New book highlights the DiMaggio brothers' MLB careers
Joe DiMaggio, the Yankee Clipper, is a Hall of Fame player and one of baseball's iconic figures. Lesser known are the terrific careers of Joe's brothers. Dom DiMaggio was a Boston Red Sox great who many baseball insiders argue should be in the Hall of Fame. Vince DiMaggio was a two-time All Star for the Pittsburgh Pirates.
Joe's legacy was forever cemented with nine World Series championships, three MVP awards and a 56-game hitting streak with the Yankees. His rare combination of power and grace were symbolic of the Yankees' dominance of the era. Joe retired in 1951.
Dom was a seven-time All Star for the Red Sox and one of the best center fielders of his generation. A contact hitter, Dom finished his ten-year career with a .298 average and is one of only five outfielders to ever record 500 or more putouts in one season. With little fanfare, Dom retired in 1953.
The oldest of the three brothers, Vince was the first DiMaggio to break into professional baseball. Playing with four Major League teams in ten seasons, Vince hit his stride in the relative obscurity of Pittsburgh -- far removed from the spotlight of the Yankees-Red Sox rivalry. He was a two-time All Star before retiring in 1946.
The rivalry between Joe and Dom was symbolic of the Yankees-Red Sox rivalry of their time. While Joe's Yankees ran roughshod over the American League, winning nine World Series championships, Dom's very good Red Sox teams mustered just one pennant.
During a game at Yankee Stadium in May 1946, Joe called out to Dom, "It's 32-21," as the brothers passed by each other between innings. Joe had just taken a hit away from Dom by scaling the wall in deep center field. The brothers kept track of the number of times one of them had taken a hit away from the other -- and only the brothers knew Dom was in the lead.
On Aug. 9, 1949, Dom put his 34-game hitting streak on the line at a game at Yankee Stadium. During his final at-bat of the day, Dom hit a hard line drive to the outfield that Joe tracked down -- putting a halt to any notion that Dom might approach Joe's record 56-game hit streak.
Dom, known as a true gentleman across baseball, never expressed any resentment towards playing in Joe's shadow. He was the American League's player representative before the player's union was formed and went on to found a successful textile business after retiring as a player.

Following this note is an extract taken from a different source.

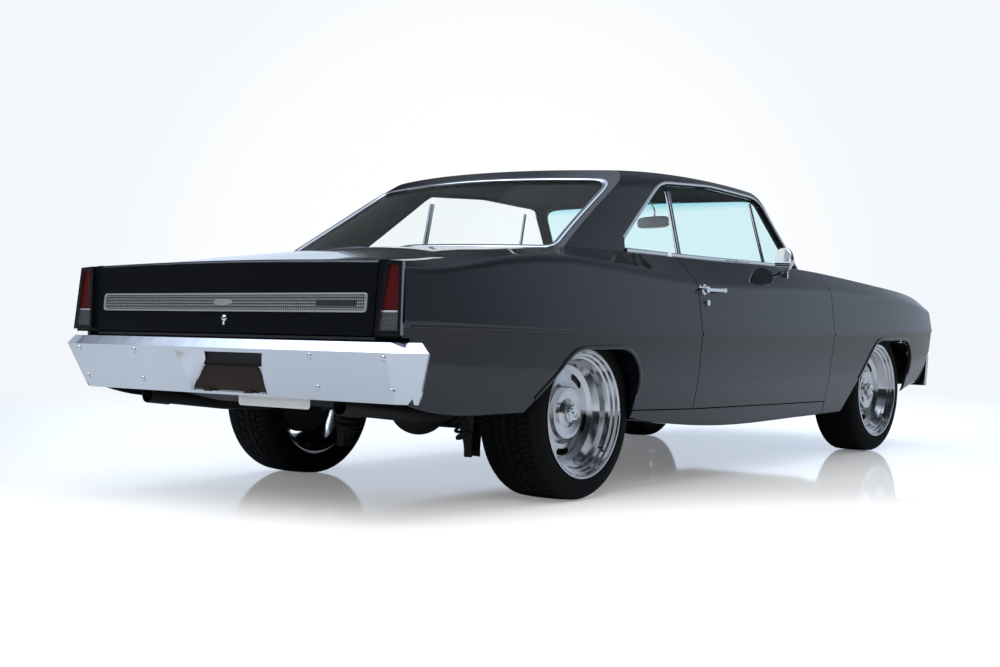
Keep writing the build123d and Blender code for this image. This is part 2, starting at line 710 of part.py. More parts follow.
def make_front_suspension():
    """Crossmember, lower and upper arms and the sprung dampers."""
    x = front_axle_x
    member = block(x - 60, x + 60, -350, 350, 180, 250)
    lower = [rod((x + dx, 340, 212), (x, kingpin_y - 6, knuckle_low_z - 12), 14) for dx in (-150, 110)]
    ball = Pos(x, kingpin_y, knuckle_low_z - 2) * Cylinder(20, 31.4)
    side = block(x - 170, x + 130, 322, 350, 196, 228)
    upper = [rod((x + dx, apron_y, 430), (x, kingpin_y - 10, knuckle_high_z + 10), 11) for dx in (-100, 100)]
    cap = Pos(x, kingpin_y, knuckle_high_z + 2) * Cylinder(18, 31.4)
    clear = block(0, 3000, apron_y + plate + seat_gap, 900, 200, apron_top_z - plate - seat_gap)
    upper = [arm & clear for arm in upper]
    arms = lower[0] + lower[1] + ball + side
    tops = upper[0] + upper[1] + cap
    return member + both_sides(arms) + both_sides(tops)


def make_rear_axle():
    """Axle tube with the differential, hub flanges, brakes and the propshaft."""
    spec = wheel_specs["rear"]
    x, z = spec["axle_x"], spec["radius"]
    back = hub_back_y(spec) - seat_gap
    tube = disc_y(x, z, -640, 640, axle_tube_radius)
    casing = Pos(x, 0, z) * Sphere(125)
    nose = rod((x, 0, z), (x + 230, 0, z - 6), 62)
    shaft = rod((x + 220, 0, z - 6), (500, 0, 330), 36)
    ends = disc_y(x, z, 630, back - 20, 60) + disc_y(x, z, 650, 690, 150) + disc_y(x, z, back - 22, back, hub_radius)
    return tube + casing + nose + shaft + both_sides(ends)


def make_rear_suspension():
    x, z = rear_axle_x, wheel_specs["rear"]["radius"]
    link = rod((x - 4, 450, z - axle_tube_radius - 19.3), (-760, 450, 270), 18)
    bush = block(-790, -730, 420, 480, 244, floor_z - seat_gap)
    damper = rod((x - 76, 455, z - 40), (x - 96, 455, rear_floor_z), 30)
    damper &= block(-3000, 0, 0, 900, 0, rear_floor_z - plate - seat_gap)
    return both_sides(link + bush) + both_sides(damper)


def make_engine():
    """The engine with its gearbox, as one plain block."""
    block_ = block(1010, 1720, -235, 235, 262, 800)
    box = block(500 + seat_gap, 1011, -130, 130, 270, 400)
    return block_ + box


tank_half = 430


def make_fuel_tank():
    top = trunk_floor_z - plate - seat_gap
    return extrude(outline_face([(-2140, top, 0), (-2140, 392, 20), (-1960, 352, 30), (-1720, 352, 20), (-1720, top, 0)]),
                   tank_half, both=True)


exhaust_route = [(1000, 290, 255), (600, 250, 250), (-980, 250, 250), (-1110, 290, 425), (-1400, 320, 430),
                 (-1640, 470, 330), (-1860, 500, 338), (-2154, 500, 373)]
pipe_radius = 29
tip_radius = 33
tip_wall = 3
tip_end = (-2245, 500, 383.8)


def make_exhaust():
    """Two pipes with their mufflers and wide open tips."""
    radii = [200, 120, 90, 90, 160, 160]
    path = FilletPolyline(*exhaust_route, radius=radii)
    pipe = sweep(Plane(origin=path @ 0, z_dir=path % 0) * Circle(pipe_radius), path=path)
    tip = rod(exhaust_route[-1], tip_end, tip_radius) - rod(exhaust_route[-1], tip_end, tip_radius - tip_wall)
    ring = rod(exhaust_route[-1], (-2146, 500, 372.05), tip_radius)
    muffler = block(-760, -260, 190, 340, 190, 276)
    hanger = block(-520, -500, 250, 280, 270, floor_z - seat_gap)
    return both_sides(pipe + ring + tip + muffler + hanger)


# ---- cabin ----
seat_y = 405
seat_half = 222
wheel_hub = (408, 380, 838)
column_tilt = 22


def make_front_seats():
    """Bucket seats: a cushion and a reclined back each."""
    cushion = extrude(outline_face([(-150, 330, 30), (-150, 470, 50), (340, 500, 50), (360, 380, 30), (300, 330, 10)]),
                      seat_half, both=True)
    back = extrude(outline_face([(-100, 400, 20), (-235, 440, 30), (-330, 940, 45), (-240, 950, 45), (-90, 500, 30)]),
                   seat_half - 8, both=True)
    rails = block(-100, 300, -180, 180, floor_z + plate + seat_gap, 332)
    return both_sides(Pos(0, seat_y, 0) * (cushion + back + rails))


def make_rear_seat():
    base = seat_pan_z + seat_gap
    cushion = extrude(outline_face([(-820, base, 0), (-800, 540, 30), (-480, 570, 60), (-462, 440, 30), (-500, base, 0)]),
                      660, both=True)
    back = extrude(outline_face([(-740, 500, 20), (-832, 486, 0), (-965, 900, 30), (-880, 915, 40), (-740, 600, 30)]),
                   500, both=True)
    return cushion + back


def make_dashboard():
    """Padded panel with the steering column on its driver's side."""
    panel = extrude(outline_face([(firewall_x, 860, 0), (firewall_x, 690, 0), (700, 640, 40), (560, 700, 30), (545, 860, 40),
                                  (640, 900, 30)]), door_inner_y - 6, both=True)
    hub = Vector(*wheel_hub)
    along = Vector(cos(radians(column_tilt)), 0, -sin(radians(column_tilt)))
    start = hub + along * (30 + seat_gap)
    column = rod(tuple(start), tuple(hub + along * 380), 26)
    return (panel + column) & block(0, firewall_x - seat_gap, -800, 800, 0, 1000)


def make_steering_wheel():
    hub = Vector(*wheel_hub)
    frame = Plane(origin=hub, x_dir=(0, 1, 0), z_dir=(cos(radians(column_tilt)), 0, -sin(radians(column_tilt))))
    rim = Torus(188, 13)
    boss = Cylinder(30, 60)
    spokes = [Rot(0, 0, a) * Pos(105, 0, 0) * Box(165, 26, 6) for a in (0, 180, 90)]
    return frame * (rim + boss + spokes)


os.makedirs("parts", exist_ok=True)
door = make_door()
door_glass = make_door_glass()
door_chrome = make_door_chrome()
nodes = {
    "roof": make_roof(),
    "quarter_panels": make_quarters(),
    "rear_deck": make_rear_deck(),
    "tail_panel": make_tail_panel(),
    "rockers": make_rockers(),
    "cowl": make_cowl(),
    "fenders": make_fenders(),
    "nose_panel": make_nose(),
    "grille": make_grille(),
    "headlamps": make_headlamps(),
    "tail_lamp_bezels": make_bezels(),
    "tail_lamps": make_lamps(),
    "rear_bumper": make_rear_bumper(),
    "front_bumper": make_front_bumper(),
    "windscreen": make_windscreen(),
    "rear_window": make_rear_window(),
    "quarter_windows": make_quarter_windows(),
    "hood": make_hood(),
    "decklid": make_decklid(),
    "door_left": door,
    "door_right": right_hand(door),
    "door_glass_left": door_glass,
    "door_glass_right": right_hand(door_glass),
    "door_chrome_left": door_chrome,
    "door_chrome_right": right_hand(door_chrome),
}
nodes.update({
    "floor_pan": make_floor_pan(),
    "front_structure": make_front_structure(),
    "front_suspension": make_front_suspension(),
    "rear_suspension": make_rear_suspension(),
    "rear_axle": make_rear_axle(),
    "engine": make_engine(),
    "fuel_tank": make_fuel_tank(),
    "exhaust": make_exhaust(),
    "front_seats": make_front_seats(),
    "rear_seat": make_rear_seat(),
    "dashboard": make_dashboard(),
    "steering_wheel": make_steering_wheel(),
    "knuckle_left": make_knuckle(),
    "knuckle_right": right_hand(make_knuckle()),
})
for axle, spec in wheel_specs.items():
    for side_name, side in (("left", 1), ("right", -1)):
        nodes[f"wheel_{axle}_{side_name}"] = make_wheel(spec, side)
        nodes[f"tyre_{axle}_{side_name}"] = make_tyre(spec, side)
for name, shape in nodes.items():
    export(name, shape)
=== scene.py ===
import bmesh
import bpy
import json
import numpy as np
from math import cos, pi, radians, sin, tan
from mathutils import Matrix, Vector
from mathutils.bvhtree import BVHTree


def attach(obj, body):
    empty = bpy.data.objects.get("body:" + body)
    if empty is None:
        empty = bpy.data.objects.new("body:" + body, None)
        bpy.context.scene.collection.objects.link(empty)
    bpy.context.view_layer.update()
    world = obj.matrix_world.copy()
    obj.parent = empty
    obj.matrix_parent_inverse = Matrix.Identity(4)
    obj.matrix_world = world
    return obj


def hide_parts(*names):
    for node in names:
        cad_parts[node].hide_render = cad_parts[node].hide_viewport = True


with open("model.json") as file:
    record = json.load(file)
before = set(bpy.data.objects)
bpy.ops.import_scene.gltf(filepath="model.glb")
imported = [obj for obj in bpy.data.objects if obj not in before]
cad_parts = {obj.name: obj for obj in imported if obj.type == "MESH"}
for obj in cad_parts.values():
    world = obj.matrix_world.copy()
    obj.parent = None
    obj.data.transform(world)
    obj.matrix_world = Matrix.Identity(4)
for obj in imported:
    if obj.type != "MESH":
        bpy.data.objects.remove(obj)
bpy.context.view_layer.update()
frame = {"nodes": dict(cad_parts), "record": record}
nodes = frame["nodes"]
sides = ((1, "Left"), (-1, "Right"))  # which way a side lies along y, and its word in names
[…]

World War II interrupted the baseball careers of all three DiMaggio brothers. Joe and Dom each served in the military while Vince worked for a Naval shipbuilder.
More than 350 sets of brothers have played in Major League Baseball but the DiMaggio brothers are the only set to have been All Stars.
"The DiMaggios: Three Brothers, Their Passion for Baseball, Their Pursuit of the American Dream," by Tom Clavin, is to be published this month by Ecco/Harper Collins.